Exercise prompt: Can the data below be echoed back word for word?

Record excerpts:
- - - -
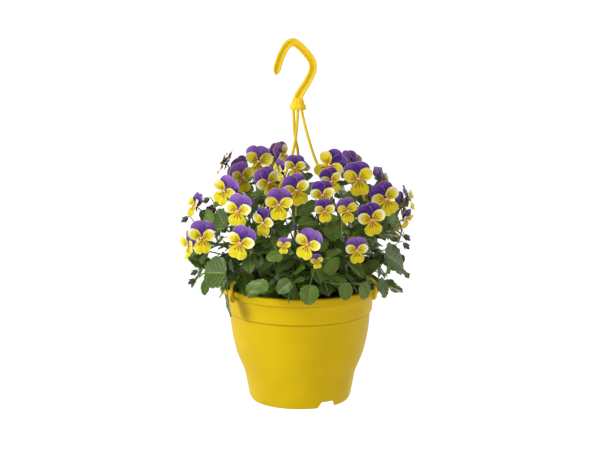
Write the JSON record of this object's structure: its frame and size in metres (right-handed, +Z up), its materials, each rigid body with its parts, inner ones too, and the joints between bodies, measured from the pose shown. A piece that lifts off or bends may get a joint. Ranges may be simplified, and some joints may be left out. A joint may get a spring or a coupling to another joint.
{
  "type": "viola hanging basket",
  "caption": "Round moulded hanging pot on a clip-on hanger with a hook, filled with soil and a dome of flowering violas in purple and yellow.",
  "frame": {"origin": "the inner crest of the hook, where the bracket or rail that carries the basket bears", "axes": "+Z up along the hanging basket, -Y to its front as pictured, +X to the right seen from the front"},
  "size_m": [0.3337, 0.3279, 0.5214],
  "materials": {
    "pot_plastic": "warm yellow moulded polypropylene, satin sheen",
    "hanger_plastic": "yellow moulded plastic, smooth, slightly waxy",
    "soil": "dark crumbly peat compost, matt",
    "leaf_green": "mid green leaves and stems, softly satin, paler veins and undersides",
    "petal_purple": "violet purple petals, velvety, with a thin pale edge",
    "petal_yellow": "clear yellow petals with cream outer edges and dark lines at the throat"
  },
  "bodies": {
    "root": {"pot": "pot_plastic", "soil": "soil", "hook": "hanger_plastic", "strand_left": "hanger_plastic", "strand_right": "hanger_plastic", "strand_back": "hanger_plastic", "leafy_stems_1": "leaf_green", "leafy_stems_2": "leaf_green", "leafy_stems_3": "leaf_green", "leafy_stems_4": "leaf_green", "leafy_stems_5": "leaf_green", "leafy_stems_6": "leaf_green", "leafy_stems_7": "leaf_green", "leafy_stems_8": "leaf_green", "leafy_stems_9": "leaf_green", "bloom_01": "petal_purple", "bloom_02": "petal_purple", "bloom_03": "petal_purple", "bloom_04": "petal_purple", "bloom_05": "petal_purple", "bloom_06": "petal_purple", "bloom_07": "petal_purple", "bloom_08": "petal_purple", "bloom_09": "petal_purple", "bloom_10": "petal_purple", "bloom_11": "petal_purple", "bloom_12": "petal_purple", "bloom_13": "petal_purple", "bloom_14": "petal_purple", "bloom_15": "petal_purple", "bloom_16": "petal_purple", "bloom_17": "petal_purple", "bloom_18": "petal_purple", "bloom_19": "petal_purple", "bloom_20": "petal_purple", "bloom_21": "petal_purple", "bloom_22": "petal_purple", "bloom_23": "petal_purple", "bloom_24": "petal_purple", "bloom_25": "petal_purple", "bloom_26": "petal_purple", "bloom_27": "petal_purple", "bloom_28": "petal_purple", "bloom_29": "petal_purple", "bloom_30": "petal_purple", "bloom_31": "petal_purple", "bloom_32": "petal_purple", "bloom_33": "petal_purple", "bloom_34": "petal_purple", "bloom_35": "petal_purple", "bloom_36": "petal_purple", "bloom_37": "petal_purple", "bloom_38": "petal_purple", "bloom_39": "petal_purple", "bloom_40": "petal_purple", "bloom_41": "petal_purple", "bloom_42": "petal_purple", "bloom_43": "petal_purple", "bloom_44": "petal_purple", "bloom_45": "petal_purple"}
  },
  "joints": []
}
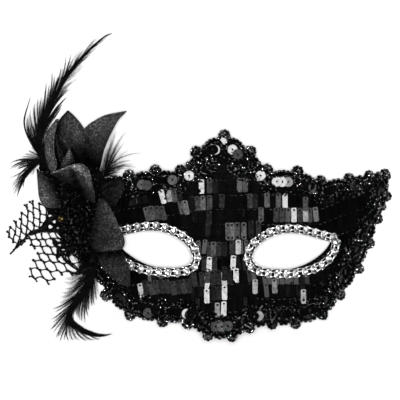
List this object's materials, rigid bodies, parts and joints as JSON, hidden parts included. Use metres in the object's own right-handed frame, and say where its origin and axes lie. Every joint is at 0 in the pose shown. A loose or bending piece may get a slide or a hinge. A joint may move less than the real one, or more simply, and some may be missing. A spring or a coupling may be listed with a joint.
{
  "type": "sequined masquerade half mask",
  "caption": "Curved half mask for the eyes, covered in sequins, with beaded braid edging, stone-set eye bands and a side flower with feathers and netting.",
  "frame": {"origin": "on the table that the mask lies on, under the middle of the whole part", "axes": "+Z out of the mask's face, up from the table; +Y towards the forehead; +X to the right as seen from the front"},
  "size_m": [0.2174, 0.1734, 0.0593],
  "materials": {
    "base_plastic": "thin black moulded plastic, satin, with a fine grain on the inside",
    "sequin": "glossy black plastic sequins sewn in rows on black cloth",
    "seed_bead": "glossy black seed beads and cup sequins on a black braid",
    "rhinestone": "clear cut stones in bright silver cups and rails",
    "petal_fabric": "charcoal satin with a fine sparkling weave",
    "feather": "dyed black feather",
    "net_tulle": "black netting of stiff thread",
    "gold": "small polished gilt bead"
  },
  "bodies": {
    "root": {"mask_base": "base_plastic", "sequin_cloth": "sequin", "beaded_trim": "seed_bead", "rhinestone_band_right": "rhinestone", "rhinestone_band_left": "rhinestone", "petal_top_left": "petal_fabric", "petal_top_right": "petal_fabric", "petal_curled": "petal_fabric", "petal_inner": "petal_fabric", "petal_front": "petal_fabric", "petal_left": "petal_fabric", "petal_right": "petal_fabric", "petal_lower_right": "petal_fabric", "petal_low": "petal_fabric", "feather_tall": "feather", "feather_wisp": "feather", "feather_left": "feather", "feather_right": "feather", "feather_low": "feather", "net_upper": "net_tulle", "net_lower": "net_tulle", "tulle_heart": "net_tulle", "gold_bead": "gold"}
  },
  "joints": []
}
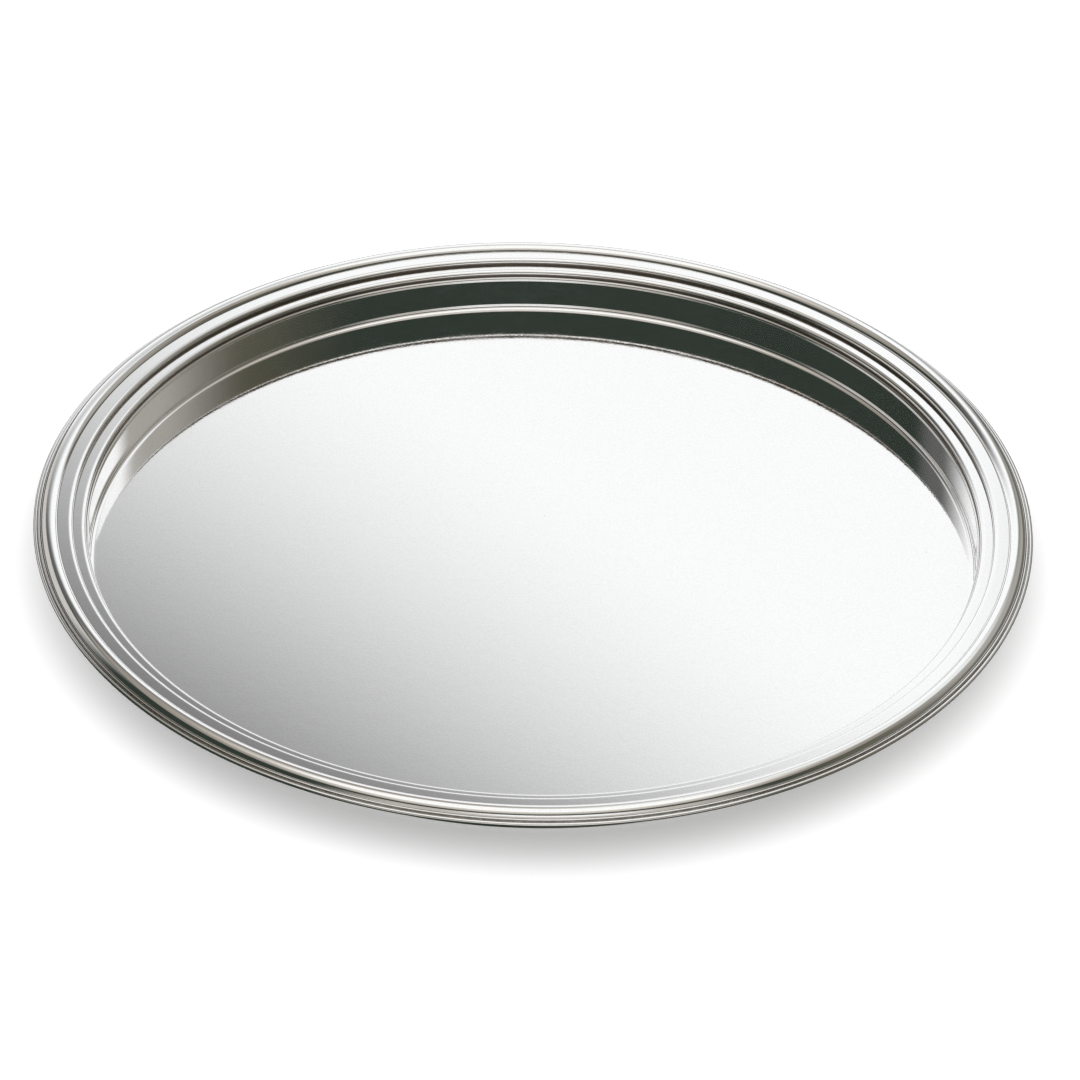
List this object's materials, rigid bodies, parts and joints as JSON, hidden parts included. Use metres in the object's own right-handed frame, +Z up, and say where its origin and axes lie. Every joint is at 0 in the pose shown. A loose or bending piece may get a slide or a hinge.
- - - -
Answer for this exercise:
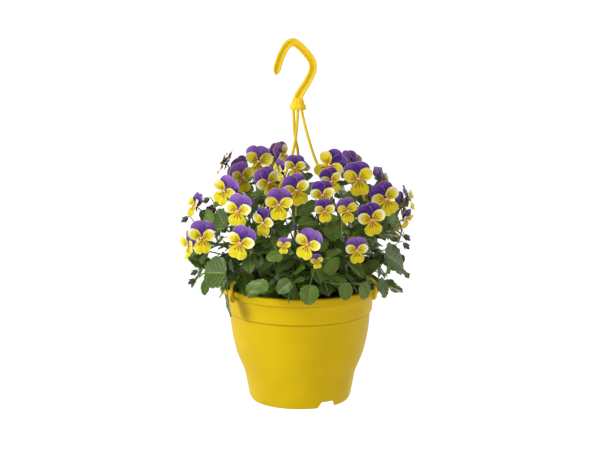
Write the JSON record of this object's structure: its frame and size in metres (right-handed, +Z up), its materials, each rigid body with its parts, inner ones too, and the joints between bodies, measured from the pose shown. A piece that lifts off or bends may get a joint. Ranges may be simplified, and some joints may be left out. A joint may get a spring or a coupling to another joint.
{
  "type": "viola hanging basket",
  "caption": "Round moulded hanging pot on a clip-on hanger with a hook, filled with soil and a dome of flowering violas in purple and yellow.",
  "frame": {"origin": "the inner crest of the hook, where the bracket or rail that carries the basket bears", "axes": "+Z up along the hanging basket, -Y to its front as pictured, +X to the right seen from the front"},
  "size_m": [0.3337, 0.3279, 0.5214],
  "materials": {
    "pot_plastic": "warm yellow moulded polypropylene, satin sheen",
    "hanger_plastic": "yellow moulded plastic, smooth, slightly waxy",
    "soil": "dark crumbly peat compost, matt",
    "leaf_green": "mid green leaves and stems, softly satin, paler veins and undersides",
    "petal_purple": "violet purple petals, velvety, with a thin pale edge",
    "petal_yellow": "clear yellow petals with cream outer edges and dark lines at the throat"
  },
  "bodies": {
    "root": {"pot": "pot_plastic", "soil": "soil", "hook": "hanger_plastic", "strand_left": "hanger_plastic", "strand_right": "hanger_plastic", "strand_back": "hanger_plastic", "leafy_stems_1": "leaf_green", "leafy_stems_2": "leaf_green", "leafy_stems_3": "leaf_green", "leafy_stems_4": "leaf_green", "leafy_stems_5": "leaf_green", "leafy_stems_6": "leaf_green", "leafy_stems_7": "leaf_green", "leafy_stems_8": "leaf_green", "leafy_stems_9": "leaf_green", "bloom_01": "petal_purple", "bloom_02": "petal_purple", "bloom_03": "petal_purple", "bloom_04": "petal_purple", "bloom_05": "petal_purple", "bloom_06": "petal_purple", "bloom_07": "petal_purple", "bloom_08": "petal_purple", "bloom_09": "petal_purple", "bloom_10": "petal_purple", "bloom_11": "petal_purple", "bloom_12": "petal_purple", "bloom_13": "petal_purple", "bloom_14": "petal_purple", "bloom_15": "petal_purple", "bloom_16": "petal_purple", "bloom_17": "petal_purple", "bloom_18": "petal_purple", "bloom_19": "petal_purple", "bloom_20": "petal_purple", "bloom_21": "petal_purple", "bloom_22": "petal_purple", "bloom_23": "petal_purple", "bloom_24": "petal_purple", "bloom_25": "petal_purple", "bloom_26": "petal_purple", "bloom_27": "petal_purple", "bloom_28": "petal_purple", "bloom_29": "petal_purple", "bloom_30": "petal_purple", "bloom_31": "petal_purple", "bloom_32": "petal_purple", "bloom_33": "petal_purple", "bloom_34": "petal_purple", "bloom_35": "petal_purple", "bloom_36": "petal_purple", "bloom_37": "petal_purple", "bloom_38": "petal_purple", "bloom_39": "petal_purple", "bloom_40": "petal_purple", "bloom_41": "petal_purple", "bloom_42": "petal_purple", "bloom_43": "petal_purple", "bloom_44": "petal_purple", "bloom_45": "petal_purple"}
  },
  "joints": []
}
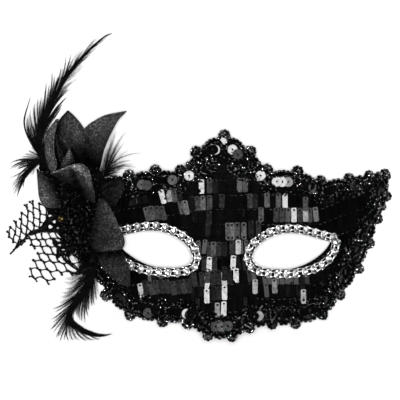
List this object's materials, rigid bodies, parts and joints as JSON, hidden parts included. Use metres in the object's own right-handed frame, and say where its origin and axes lie. Every joint is at 0 in the pose shown. A loose or bending piece may get a slide or a hinge. A joint may move less than the real one, or more simply, and some may be missing. A spring or a coupling may be listed with a joint.
{
  "type": "sequined masquerade half mask",
  "caption": "Curved half mask for the eyes, covered in sequins, with beaded braid edging, stone-set eye bands and a side flower with feathers and netting.",
  "frame": {"origin": "on the table that the mask lies on, under the middle of the whole part", "axes": "+Z out of the mask's face, up from the table; +Y towards the forehead; +X to the right as seen from the front"},
  "size_m": [0.2174, 0.1734, 0.0593],
  "materials": {
    "base_plastic": "thin black moulded plastic, satin, with a fine grain on the inside",
    "sequin": "glossy black plastic sequins sewn in rows on black cloth",
    "seed_bead": "glossy black seed beads and cup sequins on a black braid",
    "rhinestone": "clear cut stones in bright silver cups and rails",
    "petal_fabric": "charcoal satin with a fine sparkling weave",
    "feather": "dyed black feather",
    "net_tulle": "black netting of stiff thread",
    "gold": "small polished gilt bead"
  },
  "bodies": {
    "root": {"mask_base": "base_plastic", "sequin_cloth": "sequin", "beaded_trim": "seed_bead", "rhinestone_band_right": "rhinestone", "rhinestone_band_left": "rhinestone", "petal_top_left": "petal_fabric", "petal_top_right": "petal_fabric", "petal_curled": "petal_fabric", "petal_inner": "petal_fabric", "petal_front": "petal_fabric", "petal_left": "petal_fabric", "petal_right": "petal_fabric", "petal_lower_right": "petal_fabric", "petal_low": "petal_fabric", "feather_tall": "feather", "feather_wisp": "feather", "feather_left": "feather", "feather_right": "feather", "feather_low": "feather", "net_upper": "net_tulle", "net_lower": "net_tulle", "tulle_heart": "net_tulle", "gold_bead": "gold"}
  },
  "joints": []
}
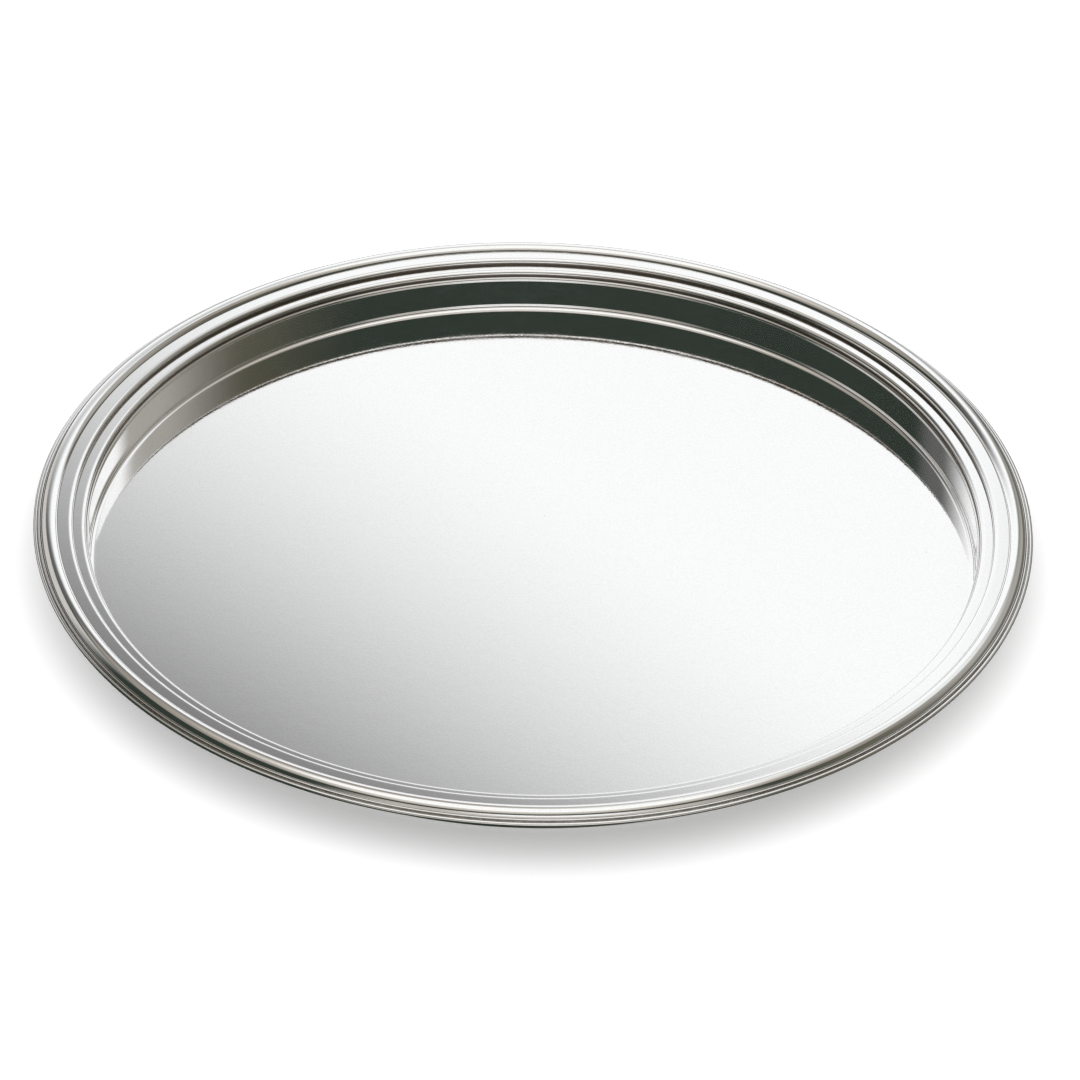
List this object's materials, rigid bodies, parts and joints as JSON, hidden parts included. Use metres in the object's own right-handed frame, +Z up, and say where its origin and axes lie. Every joint is at 0 in the pose shown. A loose or bending piece may get a slide or a hinge.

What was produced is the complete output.